Давно ушло в прошлое время, когда на Японию смотрели как на любопытное и почти экзотическое явление, как на страну, способную лишь на жестокости и насилия. Сегодня Япония совсем иная – и другое к ней отношение. На эту страну смотрят с замиранием сердца. Едут туда, как в Мекку. Уже ничто японское не удивляет – люди привыкли ожидать новое, интересное, необычное, феноменальное именно оттуда. Этому активно содействует и сама Япония, чьи товары заполонили мир, чьи предприятия и капиталы осваивают новые рынки, чьи туристы занимают заметное место среди людей, посещающих разные страны мира. Такова Япония сегодня, если обратить внимание именно на то, что наиболее показательно характеризует японскую модель как ориентир для других.


Страны, следующие по японскому пути (Южная Корея, Тайвань, Гонконг, Сингапур)
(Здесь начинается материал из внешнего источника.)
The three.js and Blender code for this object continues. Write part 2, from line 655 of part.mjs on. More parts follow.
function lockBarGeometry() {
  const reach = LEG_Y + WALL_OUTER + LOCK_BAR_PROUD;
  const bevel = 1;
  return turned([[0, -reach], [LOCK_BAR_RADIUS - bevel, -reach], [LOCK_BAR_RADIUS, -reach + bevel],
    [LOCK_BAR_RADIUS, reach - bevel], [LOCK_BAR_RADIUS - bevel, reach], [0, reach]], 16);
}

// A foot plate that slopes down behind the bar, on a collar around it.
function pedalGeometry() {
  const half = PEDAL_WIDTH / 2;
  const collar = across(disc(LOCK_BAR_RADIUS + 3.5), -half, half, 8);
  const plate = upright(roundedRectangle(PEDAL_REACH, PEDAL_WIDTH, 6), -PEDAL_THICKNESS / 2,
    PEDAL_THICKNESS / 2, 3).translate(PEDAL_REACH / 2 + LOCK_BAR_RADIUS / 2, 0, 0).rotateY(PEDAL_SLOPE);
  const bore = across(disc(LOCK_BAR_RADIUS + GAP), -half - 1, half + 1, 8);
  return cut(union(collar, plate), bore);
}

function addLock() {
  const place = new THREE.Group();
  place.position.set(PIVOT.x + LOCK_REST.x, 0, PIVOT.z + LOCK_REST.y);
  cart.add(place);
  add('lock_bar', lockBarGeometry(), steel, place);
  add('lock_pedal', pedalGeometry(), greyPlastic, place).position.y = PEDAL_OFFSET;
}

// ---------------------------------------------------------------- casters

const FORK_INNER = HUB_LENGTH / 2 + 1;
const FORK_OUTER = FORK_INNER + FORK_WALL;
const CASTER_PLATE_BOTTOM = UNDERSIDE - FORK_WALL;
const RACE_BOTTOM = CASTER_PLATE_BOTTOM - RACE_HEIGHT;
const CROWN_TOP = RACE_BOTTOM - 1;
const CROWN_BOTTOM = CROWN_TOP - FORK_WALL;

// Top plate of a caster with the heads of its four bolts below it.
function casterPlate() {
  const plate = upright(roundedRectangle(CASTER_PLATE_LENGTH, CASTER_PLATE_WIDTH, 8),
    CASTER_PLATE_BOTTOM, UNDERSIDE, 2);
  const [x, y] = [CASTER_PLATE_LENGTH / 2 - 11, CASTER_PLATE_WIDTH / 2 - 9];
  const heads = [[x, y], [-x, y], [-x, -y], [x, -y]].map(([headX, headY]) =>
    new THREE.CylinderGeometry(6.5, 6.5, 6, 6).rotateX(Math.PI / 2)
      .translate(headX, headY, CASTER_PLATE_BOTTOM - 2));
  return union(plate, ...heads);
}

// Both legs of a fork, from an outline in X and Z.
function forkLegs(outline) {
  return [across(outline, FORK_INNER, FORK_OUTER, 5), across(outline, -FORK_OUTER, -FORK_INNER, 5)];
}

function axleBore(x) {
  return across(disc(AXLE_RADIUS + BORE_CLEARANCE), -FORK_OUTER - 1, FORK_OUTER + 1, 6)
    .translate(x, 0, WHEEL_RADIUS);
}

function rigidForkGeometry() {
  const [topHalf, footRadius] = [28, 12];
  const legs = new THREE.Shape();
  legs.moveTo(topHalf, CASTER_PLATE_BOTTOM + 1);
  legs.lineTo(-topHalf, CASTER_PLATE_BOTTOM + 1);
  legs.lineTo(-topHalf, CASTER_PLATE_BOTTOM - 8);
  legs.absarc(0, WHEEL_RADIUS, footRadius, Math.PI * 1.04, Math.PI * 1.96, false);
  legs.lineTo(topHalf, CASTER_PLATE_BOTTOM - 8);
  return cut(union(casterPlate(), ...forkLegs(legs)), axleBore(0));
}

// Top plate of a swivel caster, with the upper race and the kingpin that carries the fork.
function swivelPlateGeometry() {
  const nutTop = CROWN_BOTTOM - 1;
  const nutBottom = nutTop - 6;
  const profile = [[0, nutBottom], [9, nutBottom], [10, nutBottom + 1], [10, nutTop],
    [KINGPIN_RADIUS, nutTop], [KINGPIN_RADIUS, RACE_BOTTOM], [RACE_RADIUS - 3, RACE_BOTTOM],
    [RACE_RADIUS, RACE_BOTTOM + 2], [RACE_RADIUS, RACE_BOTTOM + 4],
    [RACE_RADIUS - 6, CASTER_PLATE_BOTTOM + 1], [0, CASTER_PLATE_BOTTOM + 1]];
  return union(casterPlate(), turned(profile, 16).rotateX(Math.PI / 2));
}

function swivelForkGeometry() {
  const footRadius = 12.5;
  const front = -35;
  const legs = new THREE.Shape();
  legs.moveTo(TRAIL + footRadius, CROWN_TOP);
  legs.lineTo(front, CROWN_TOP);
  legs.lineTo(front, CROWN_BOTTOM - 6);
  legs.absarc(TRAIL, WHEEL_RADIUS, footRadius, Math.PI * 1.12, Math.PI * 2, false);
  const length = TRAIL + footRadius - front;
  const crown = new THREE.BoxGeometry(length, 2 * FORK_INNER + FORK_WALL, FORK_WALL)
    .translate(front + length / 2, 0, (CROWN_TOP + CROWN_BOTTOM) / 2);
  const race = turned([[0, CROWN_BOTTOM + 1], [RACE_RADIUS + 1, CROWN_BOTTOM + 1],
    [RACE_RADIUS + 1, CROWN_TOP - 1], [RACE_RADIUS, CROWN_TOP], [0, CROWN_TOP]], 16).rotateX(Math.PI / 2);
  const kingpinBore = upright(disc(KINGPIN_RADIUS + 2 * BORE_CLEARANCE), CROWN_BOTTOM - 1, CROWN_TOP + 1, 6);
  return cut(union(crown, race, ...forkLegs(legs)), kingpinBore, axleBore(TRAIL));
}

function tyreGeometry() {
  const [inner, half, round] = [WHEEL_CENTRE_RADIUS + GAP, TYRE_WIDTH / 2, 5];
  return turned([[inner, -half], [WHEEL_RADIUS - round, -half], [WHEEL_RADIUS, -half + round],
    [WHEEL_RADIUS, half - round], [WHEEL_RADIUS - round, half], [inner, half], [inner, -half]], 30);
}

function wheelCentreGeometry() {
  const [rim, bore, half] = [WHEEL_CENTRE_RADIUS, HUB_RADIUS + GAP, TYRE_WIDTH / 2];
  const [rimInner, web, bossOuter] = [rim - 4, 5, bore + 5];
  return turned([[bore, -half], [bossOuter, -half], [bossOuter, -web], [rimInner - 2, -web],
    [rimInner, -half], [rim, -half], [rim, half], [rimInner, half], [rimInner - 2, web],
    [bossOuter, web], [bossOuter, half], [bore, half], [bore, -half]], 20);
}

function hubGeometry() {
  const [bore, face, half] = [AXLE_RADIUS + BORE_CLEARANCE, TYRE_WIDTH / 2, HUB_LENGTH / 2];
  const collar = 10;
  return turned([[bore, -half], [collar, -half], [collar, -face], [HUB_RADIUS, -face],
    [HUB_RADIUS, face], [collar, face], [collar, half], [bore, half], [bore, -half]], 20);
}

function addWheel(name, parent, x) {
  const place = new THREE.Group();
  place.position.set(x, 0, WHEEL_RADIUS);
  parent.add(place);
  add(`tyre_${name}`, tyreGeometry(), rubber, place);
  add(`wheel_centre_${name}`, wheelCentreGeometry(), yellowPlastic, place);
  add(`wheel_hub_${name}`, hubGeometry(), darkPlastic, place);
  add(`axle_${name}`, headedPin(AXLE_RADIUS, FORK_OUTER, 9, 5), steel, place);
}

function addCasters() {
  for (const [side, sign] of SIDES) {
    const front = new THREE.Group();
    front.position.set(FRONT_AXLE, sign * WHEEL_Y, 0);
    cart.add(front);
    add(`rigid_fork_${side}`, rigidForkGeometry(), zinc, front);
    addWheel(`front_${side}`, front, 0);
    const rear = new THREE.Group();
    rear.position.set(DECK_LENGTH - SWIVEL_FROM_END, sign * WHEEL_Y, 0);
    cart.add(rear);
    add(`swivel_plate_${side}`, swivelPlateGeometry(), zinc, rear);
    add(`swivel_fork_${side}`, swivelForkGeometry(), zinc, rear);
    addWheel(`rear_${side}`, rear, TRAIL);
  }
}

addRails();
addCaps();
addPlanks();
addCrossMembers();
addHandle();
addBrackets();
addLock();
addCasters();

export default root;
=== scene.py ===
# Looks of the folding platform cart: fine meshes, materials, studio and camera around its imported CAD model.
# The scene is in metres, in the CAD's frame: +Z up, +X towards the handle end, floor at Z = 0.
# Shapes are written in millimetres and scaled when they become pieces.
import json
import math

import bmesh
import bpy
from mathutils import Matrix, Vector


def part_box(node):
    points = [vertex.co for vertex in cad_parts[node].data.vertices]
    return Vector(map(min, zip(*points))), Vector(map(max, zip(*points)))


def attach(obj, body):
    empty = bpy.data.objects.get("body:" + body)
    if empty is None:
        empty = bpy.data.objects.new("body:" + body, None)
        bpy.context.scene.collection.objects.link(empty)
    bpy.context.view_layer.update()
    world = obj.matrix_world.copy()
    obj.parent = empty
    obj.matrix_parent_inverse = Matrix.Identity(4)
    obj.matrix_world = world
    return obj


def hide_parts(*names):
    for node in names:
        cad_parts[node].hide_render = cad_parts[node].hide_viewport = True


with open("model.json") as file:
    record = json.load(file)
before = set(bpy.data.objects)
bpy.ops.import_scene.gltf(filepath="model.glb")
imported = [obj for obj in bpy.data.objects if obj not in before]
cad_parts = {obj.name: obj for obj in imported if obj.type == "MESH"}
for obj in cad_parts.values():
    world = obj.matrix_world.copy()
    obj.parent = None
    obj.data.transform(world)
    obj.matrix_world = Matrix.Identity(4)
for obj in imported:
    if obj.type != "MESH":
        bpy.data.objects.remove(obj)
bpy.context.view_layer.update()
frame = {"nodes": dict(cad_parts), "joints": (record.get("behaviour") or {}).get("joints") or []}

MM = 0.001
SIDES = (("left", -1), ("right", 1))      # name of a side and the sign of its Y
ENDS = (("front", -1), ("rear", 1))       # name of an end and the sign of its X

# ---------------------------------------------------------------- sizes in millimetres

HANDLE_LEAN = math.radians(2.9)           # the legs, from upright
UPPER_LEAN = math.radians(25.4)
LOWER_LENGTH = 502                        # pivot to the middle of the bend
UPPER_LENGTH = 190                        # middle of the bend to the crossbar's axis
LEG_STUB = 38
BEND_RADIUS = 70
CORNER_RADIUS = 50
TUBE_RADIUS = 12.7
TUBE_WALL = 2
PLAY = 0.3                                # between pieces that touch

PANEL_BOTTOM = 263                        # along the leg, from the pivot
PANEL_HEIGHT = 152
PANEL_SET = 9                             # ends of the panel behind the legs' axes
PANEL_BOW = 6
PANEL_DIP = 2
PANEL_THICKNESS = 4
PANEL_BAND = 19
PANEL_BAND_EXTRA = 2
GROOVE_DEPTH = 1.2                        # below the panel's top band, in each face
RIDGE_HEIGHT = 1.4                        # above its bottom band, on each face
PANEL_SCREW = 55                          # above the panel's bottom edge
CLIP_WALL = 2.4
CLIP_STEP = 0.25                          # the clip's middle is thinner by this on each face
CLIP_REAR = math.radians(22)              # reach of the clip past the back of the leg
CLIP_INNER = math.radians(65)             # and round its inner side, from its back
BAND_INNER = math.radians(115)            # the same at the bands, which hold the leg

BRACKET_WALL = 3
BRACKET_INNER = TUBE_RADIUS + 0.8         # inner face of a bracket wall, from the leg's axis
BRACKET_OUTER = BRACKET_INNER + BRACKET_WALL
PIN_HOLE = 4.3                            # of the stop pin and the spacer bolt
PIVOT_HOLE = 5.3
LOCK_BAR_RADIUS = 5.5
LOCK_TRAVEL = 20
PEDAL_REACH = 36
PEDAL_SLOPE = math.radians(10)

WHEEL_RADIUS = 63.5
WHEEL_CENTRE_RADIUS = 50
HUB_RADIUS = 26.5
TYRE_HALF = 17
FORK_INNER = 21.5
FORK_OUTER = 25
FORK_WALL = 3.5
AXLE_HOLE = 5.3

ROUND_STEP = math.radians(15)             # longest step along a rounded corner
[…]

Перечисленная группа стран, включая и такие территории, как Тайвань и Гонконг, которые формально не имеют самостоятельного политического статуса (или, как в случае с Тайванем, имеют не вполне ясный с точки зрения международного права статус), но фактически являют собой вполне самостоятельно существующие политические образования, – это как раз те четыре страны конфуцианской цивилизационной традиции, которые и демонстрируют ныне, наряду с Японией, потенции дальневосточной цивилизации. Что представляют собой эти страны?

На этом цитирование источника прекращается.